EP 2 453 263 A2 recites an X-ray detector that has a hybrid photoactive layer that is provided between an cathode and a substrate. The hybrid photoactive layer has several scintillators and a bulk heterojunction to perform indirect X-ray conversion by bulk heterojunction that is designed to absorb light in wavelength range of scintillating radiation of scintillators, so as to form electron-hole pairs that are detected electrically. The bulk heterojunction comprises organic semiconductor materials that are soluble and can be deposited via a spraying process. An independent claim is included for method for manufacturing X-ray detector.

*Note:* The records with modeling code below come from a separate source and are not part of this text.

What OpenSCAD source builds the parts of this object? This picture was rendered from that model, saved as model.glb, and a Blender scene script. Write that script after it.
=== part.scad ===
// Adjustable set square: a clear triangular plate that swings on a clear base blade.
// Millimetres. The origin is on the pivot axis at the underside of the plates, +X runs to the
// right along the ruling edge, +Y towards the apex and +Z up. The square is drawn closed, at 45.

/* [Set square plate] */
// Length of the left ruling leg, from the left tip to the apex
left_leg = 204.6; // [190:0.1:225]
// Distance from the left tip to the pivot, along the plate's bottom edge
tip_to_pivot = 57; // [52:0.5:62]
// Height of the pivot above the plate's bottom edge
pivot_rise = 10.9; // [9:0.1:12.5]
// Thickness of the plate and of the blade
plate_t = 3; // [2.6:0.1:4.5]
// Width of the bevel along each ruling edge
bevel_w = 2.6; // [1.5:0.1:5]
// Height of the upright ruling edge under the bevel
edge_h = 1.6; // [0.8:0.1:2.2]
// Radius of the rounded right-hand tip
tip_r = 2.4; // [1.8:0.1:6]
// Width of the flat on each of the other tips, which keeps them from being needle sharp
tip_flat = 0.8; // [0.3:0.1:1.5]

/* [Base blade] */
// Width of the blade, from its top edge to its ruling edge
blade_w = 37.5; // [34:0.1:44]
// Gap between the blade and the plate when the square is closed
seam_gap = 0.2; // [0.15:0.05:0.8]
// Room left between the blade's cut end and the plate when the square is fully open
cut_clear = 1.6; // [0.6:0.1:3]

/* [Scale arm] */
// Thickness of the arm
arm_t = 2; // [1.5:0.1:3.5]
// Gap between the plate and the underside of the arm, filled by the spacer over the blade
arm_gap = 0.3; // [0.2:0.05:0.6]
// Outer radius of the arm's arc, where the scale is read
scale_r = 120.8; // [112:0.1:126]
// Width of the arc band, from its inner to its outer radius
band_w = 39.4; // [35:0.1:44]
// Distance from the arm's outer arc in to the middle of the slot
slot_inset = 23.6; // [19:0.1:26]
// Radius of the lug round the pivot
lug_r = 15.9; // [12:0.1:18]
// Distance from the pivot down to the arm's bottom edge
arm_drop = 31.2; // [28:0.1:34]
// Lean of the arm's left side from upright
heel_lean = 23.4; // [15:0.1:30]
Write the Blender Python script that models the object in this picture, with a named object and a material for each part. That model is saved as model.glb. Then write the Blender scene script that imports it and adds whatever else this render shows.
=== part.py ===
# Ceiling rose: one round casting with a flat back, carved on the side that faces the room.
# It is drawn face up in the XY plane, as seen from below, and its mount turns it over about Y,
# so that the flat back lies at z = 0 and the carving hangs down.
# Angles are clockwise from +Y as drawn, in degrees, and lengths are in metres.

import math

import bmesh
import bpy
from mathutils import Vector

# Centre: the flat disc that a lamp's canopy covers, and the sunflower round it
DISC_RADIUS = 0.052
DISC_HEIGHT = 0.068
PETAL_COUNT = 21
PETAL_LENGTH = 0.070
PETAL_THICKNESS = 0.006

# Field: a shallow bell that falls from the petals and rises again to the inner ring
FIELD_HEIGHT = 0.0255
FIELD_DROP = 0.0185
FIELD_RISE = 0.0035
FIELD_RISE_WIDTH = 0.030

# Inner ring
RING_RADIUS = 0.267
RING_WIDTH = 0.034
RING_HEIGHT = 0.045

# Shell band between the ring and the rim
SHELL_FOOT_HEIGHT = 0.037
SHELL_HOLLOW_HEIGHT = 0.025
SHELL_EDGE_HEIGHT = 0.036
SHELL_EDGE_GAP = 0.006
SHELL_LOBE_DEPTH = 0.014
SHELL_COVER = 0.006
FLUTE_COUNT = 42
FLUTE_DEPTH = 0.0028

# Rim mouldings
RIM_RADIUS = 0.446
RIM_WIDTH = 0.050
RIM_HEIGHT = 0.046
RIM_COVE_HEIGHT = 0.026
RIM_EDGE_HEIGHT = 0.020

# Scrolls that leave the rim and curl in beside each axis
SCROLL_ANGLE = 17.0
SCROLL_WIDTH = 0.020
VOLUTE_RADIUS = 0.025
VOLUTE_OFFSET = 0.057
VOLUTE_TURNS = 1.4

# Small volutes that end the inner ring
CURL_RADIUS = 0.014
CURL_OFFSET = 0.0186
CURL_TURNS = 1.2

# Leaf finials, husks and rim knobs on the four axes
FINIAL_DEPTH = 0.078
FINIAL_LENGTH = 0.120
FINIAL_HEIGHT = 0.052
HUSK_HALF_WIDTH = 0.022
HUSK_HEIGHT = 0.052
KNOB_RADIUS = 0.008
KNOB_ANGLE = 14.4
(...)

And WO2011/065302 A1 recites a support for a roll-shaped scintillator panel; a scintillator panel which can be produced by an uncomplicated process with high productivity and has improved moisture resistance performance; a process for producing the scintillator panel; and a radiation image detector equipped with the scintillator panel. The support for a roll-shaped scintillator panel is characterized by comprising a base material and a metal thin film layer that has a thickness of 1 to 500 nm and is arranged on the base material. The scintillator panel comprises the support and a fluorescent layer arranged on the support, and is characterized in that each of the light-emitting surface and the side surfaces of the fluorescent layer and the side surfaces of the support is covered with a moisture-resistant protective film.
In view of the above problems there is a need for an improved scintillator which overcomes one or more of the above disadvantages, without jeopardizing functionality and advantages.